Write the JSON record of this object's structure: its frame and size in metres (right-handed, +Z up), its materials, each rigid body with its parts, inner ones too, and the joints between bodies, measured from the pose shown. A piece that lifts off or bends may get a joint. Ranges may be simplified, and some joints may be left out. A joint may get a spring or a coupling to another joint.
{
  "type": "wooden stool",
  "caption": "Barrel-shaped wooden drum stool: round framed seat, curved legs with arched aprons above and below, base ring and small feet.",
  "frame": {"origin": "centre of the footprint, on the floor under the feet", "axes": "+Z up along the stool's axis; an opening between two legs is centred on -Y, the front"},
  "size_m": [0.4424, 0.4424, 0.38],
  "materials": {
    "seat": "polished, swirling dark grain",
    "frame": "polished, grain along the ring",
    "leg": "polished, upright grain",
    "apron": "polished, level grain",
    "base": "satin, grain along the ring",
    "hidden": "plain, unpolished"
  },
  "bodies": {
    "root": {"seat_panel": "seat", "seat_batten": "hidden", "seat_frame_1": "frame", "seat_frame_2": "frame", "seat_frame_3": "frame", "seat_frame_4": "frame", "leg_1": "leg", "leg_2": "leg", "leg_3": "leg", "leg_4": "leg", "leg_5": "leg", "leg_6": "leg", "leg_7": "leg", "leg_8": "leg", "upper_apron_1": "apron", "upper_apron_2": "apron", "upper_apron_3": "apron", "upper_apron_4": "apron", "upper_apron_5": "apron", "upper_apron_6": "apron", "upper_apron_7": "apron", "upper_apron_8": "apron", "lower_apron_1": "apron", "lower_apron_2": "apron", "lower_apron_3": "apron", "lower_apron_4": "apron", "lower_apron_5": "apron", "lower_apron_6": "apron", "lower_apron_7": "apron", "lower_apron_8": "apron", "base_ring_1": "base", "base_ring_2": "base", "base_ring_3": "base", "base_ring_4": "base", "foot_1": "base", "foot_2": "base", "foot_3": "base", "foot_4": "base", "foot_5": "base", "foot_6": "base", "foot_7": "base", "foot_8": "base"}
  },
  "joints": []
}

----

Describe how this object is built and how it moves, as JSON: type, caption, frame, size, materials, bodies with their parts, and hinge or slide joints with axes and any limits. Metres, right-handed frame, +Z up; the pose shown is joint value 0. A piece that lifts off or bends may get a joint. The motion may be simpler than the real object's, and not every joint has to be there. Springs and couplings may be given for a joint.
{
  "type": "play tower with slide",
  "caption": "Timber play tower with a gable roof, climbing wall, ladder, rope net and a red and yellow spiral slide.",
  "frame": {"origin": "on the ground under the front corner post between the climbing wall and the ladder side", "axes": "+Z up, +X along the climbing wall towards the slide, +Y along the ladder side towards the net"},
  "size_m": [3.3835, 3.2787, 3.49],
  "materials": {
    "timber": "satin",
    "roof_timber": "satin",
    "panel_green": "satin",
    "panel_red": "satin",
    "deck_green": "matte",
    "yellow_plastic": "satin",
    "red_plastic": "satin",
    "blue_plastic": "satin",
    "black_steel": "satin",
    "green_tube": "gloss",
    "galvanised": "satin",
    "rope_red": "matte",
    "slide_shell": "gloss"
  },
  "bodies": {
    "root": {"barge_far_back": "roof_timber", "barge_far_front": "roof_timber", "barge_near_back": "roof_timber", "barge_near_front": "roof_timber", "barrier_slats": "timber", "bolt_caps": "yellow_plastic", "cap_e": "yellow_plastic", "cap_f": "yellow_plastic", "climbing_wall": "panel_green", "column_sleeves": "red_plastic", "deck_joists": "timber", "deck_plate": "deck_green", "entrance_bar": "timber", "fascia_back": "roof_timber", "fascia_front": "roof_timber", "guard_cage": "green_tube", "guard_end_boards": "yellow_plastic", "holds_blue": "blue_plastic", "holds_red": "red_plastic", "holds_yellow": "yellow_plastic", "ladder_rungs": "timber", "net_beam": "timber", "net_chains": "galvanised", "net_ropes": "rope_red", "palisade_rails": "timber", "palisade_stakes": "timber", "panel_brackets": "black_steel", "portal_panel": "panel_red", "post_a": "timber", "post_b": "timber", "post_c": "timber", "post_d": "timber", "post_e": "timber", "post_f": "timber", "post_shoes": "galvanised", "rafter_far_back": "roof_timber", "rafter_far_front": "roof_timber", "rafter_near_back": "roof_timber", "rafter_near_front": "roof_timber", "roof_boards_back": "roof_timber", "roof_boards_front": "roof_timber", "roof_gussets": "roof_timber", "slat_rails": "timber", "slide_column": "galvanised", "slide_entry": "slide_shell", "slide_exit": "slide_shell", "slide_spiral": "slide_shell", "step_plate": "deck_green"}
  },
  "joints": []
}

----

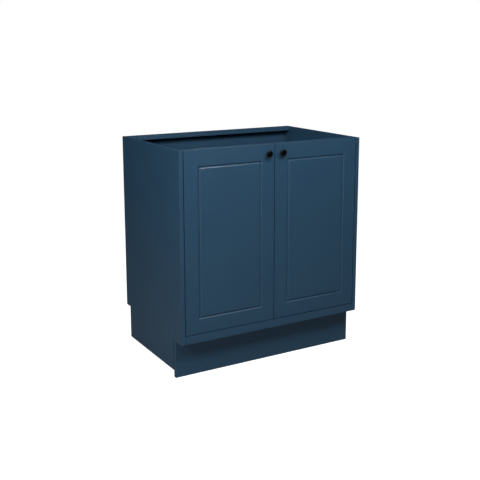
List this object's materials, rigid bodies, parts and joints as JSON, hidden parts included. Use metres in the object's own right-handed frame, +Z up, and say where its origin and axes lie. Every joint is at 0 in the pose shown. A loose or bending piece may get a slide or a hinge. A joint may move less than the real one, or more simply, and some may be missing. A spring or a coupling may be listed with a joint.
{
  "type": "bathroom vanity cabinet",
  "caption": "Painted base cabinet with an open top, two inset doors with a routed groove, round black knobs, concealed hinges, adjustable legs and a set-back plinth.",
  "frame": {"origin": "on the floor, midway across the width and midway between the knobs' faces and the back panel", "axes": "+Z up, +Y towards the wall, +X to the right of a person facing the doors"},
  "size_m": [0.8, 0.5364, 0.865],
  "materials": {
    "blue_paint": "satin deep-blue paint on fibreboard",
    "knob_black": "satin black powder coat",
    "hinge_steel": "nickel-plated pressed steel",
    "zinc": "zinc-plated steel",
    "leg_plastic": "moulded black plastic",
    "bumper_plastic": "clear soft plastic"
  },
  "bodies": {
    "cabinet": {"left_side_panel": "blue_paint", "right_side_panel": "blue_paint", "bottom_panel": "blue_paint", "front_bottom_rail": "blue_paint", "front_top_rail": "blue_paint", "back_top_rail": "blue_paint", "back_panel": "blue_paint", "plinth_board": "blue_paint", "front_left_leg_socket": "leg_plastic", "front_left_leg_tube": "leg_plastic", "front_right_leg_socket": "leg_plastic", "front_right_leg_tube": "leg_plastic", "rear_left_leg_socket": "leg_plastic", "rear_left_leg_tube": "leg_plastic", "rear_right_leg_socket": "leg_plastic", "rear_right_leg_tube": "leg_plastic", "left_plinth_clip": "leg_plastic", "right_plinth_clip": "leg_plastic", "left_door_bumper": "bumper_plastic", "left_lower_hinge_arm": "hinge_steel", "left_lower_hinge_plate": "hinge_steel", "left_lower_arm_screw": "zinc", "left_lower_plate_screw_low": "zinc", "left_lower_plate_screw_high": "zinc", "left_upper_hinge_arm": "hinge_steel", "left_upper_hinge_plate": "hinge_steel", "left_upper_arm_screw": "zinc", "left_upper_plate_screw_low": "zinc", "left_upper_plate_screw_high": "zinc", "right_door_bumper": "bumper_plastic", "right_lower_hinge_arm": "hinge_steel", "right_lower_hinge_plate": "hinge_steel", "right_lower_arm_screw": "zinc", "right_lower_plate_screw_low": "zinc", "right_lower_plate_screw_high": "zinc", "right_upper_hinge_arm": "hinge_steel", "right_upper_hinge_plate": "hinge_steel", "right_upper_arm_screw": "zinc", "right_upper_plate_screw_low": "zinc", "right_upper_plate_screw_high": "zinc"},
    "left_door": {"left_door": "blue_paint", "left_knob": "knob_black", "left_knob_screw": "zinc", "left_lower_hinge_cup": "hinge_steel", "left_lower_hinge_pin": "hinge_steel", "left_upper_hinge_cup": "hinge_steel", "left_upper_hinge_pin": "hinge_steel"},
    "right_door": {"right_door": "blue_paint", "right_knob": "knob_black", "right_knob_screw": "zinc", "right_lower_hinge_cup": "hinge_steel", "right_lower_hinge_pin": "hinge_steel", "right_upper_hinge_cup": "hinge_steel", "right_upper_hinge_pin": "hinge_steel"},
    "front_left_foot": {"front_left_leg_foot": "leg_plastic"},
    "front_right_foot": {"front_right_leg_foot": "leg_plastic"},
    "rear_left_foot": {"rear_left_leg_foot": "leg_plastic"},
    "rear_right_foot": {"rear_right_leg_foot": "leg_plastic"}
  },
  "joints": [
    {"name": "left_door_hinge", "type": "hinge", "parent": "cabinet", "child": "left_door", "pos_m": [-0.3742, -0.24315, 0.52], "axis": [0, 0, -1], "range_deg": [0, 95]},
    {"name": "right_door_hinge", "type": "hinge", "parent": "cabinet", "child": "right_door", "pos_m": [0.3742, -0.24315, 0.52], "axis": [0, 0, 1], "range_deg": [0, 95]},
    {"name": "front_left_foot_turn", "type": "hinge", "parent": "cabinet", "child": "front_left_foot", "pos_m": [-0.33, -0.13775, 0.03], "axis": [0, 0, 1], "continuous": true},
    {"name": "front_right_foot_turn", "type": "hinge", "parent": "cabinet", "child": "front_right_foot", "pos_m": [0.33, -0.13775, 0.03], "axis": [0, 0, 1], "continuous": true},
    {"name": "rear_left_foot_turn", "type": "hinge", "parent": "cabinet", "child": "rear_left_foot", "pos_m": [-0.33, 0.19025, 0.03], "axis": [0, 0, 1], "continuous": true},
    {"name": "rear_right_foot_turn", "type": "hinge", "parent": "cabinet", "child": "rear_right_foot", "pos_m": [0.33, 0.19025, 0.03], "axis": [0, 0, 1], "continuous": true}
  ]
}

----

TASK DIRECTIONS:
Copy each line containing the word "handed" from the data.

ANSWER TO THIS TASK:
Write the JSON record of this object's structure: its frame and size in metres (right-handed, +Z up), its materials, each rigid body with its parts, inner ones too, and the joints between bodies, measured from the pose shown. A piece that lifts off or bends may get a joint. Ranges may be simplified, and some joints may be left out. A joint may get a spring or a coupling to another joint.
Describe how this object is built and how it moves, as JSON: type, caption, frame, size, materials, bodies with their parts, and hinge or slide joints with axes and any limits. Metres, right-handed frame, +Z up; the pose shown is joint value 0. A piece that lifts off or bends may get a joint. The motion may be simpler than the real object's, and not every joint has to be there. Springs and couplings may be given for a joint.
List this object's materials, rigid bodies, parts and joints as JSON, hidden parts included. Use metres in the object's own right-handed frame, +Z up, and say where its origin and axes lie. Every joint is at 0 in the pose shown. A loose or bending piece may get a slide or a hinge. A joint may move less than the real one, or more simply, and some may be missing. A spring or a coupling may be listed with a joint.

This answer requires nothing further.